この時、杉下の表情は固く、梯子を下りた後に成瀬のメールを見つめる表情も、どこか戸惑っている様でした。
明らかに結婚式や、その前の最初に成瀬が野ばら荘を訪れた際に見せた表情と異なります。
杉下はこの時、何をかんがえていたのでしょうか?
一つの可能性は、成瀬の気持ちがもしかして自分には無いのかも、という事を心配した事。
成瀬が『大事な人が…』の下を、自分以外の人だ、と取ったという説。オフィシャルサイトでも、この説を取っている論も有りましたが、これは先の投稿『杉下が成瀬の『気持ちはわかる』にどのような理由を観ていたのか』で否定されました。

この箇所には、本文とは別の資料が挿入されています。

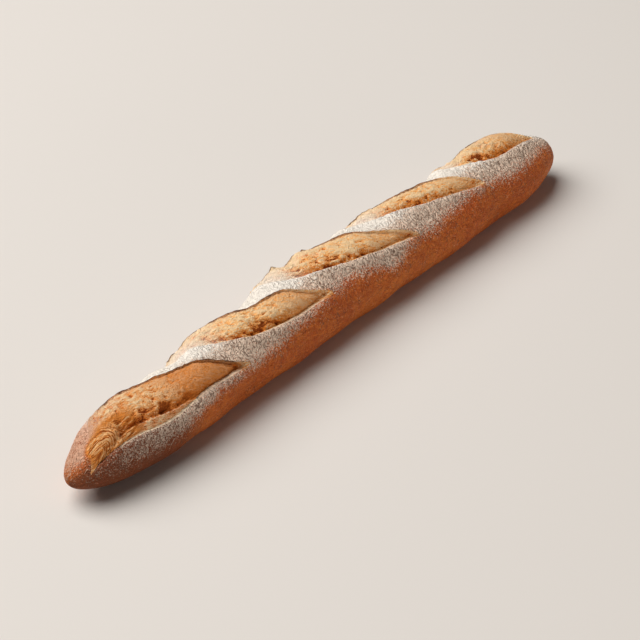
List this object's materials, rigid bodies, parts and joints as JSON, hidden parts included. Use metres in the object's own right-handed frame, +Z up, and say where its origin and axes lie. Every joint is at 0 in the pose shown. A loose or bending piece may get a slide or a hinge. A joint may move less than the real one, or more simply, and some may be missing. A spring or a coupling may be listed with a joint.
{
  "type": "baguette",
  "caption": "Long crusty loaf with a flat base, slashed on the slant along its top; the slashes have torn open between floured bands of crust.",
  "frame": {"origin": "middle of the bounding box, on the surface that the loaf rests on", "axes": "+X runs along the loaf from its pointed end to its round end, +Z points up from the flat base, and the floured lips of the slashes face -Y"},
  "size_m": [0.56, 0.0658, 0.0547],
  "materials": {
    "browned_crust": "baked crust, orange brown and dull, dusted with flour on top"
  },
  "bodies": {
    "root": {"baguette": "browned_crust"}
  },
  "joints": []
}
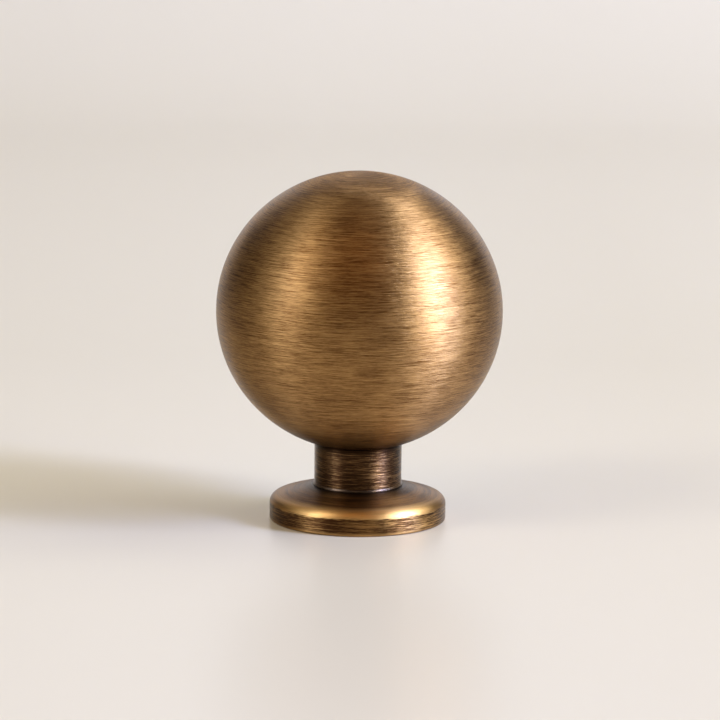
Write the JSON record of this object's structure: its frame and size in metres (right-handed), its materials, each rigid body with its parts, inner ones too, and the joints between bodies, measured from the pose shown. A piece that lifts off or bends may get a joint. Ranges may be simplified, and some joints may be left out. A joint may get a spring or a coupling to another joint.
{
  "type": "cabinet knob",
  "caption": "Solid brass ball knob with a short dark neck on a round rose, screwed on from behind; brushed antique finish.",
  "frame": {"origin": "centre of the mounting face under the rose, on the knob's axis", "axes": "+Z along the knob's axis, out from the cabinet front through the ball; X and Y lie in the mounting face"},
  "size_m": [0.032, 0.032, 0.0393],
  "materials": {
    "ball_brass": "antique brass, brushed round the axis, satin",
    "neck_brass": "dark patinated brass, brushed round the axis",
    "rose_brass": "antique brass, rubbed bright at the rim and dark on the upright wall"
  },
  "bodies": {
    "root": {"ball_head": "ball_brass", "neck": "neck_brass", "rose": "rose_brass"}
  },
  "joints": []
}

二つ目の可能性はオフィシャルサイトでA様がその可能性に触れているのですが、杉下が実は放火の犯人では無いかもしれない、という事に気付いた為に、西崎が問うた罪の共有関係に自信が持てなかった、という説。
確かにこのシーンだけ取れば論として成立しうるのですが、十年後成瀬がさざなみ放火事件で自分は犯人でない、杉下に伝えた時、杉下に落胆が起きるはずですが、杉下が見せたのは落胆では無く安堵でした。ですのでこれも違う。
そして最後に残る可能性は、一つ前の投稿『杉下の『究極の愛』の本当の意味』で検討した、成瀬に会ってはいけない、という心理的抑圧機構としての『究極の愛』に関する事。
杉下は成瀬が自身が定義する究極の愛の相手である事を自覚もしているし、西崎に否定もしていません。しかし島での再会以降、成瀬に〝会ってはいけない〟という心理作用が働いている様子は見られない。しきりに成瀬への接近を試みている。
私は究極の愛の定義で、罪の共有以上に、黙って身を引く、という部分に注目して物語を追っています。杉下のN=西崎説も、この〝黙って身引く〟部分に着目したが故のものです。罪の共有はしきりに出てきますが共有と共に究極の愛の定義上並び立つ〝黙って身を引く〟部分が意図的に触れられていないように見える。
ですので、私はこのシーンにおける杉下の戸惑いとは、以下だと判断しました。つまり、成瀬の気持ちが自分にあると判り、且つ自身の成瀬に対する恋愛感情をを自覚しているにも関わらず、究極の愛の相手である成瀬に対して、〝会ってはならない〟という心理作用が自分に湧かない事に対する杉下の戸惑い、です。成瀬のメールを見た事によって、自身の心理変化に気がつき、それに戸惑ったという事です。
1 件のコメント:
ここも今の解釈は違いますね。
これについては、こちらでコメントした内容が現在の解釈です。
https://ronkouforn.blogspot.com/2015/05/blog-post_11.html?showComment=1697340722365#c6484024491939647882
彼女の戸惑いは、成瀬に自身の感情(=西崎に対する気持ち)がばれた事、そのうえで成瀬との関係をこの後どうするのか、について考えがまとまっていない事による同様だと考えています。
一つこの投稿を見て思いついたのですが、この時杉下は西崎に対して成瀬が「罪の共有」の相手である事を隠そうとしていない心理はどこから来ているのか?という点は改めて考えていいポイントかもしれません。
それと、もう一つ。なぜこの時西崎は成瀬が杉下の「罪の共有」の相手と気づけたのでしょうか?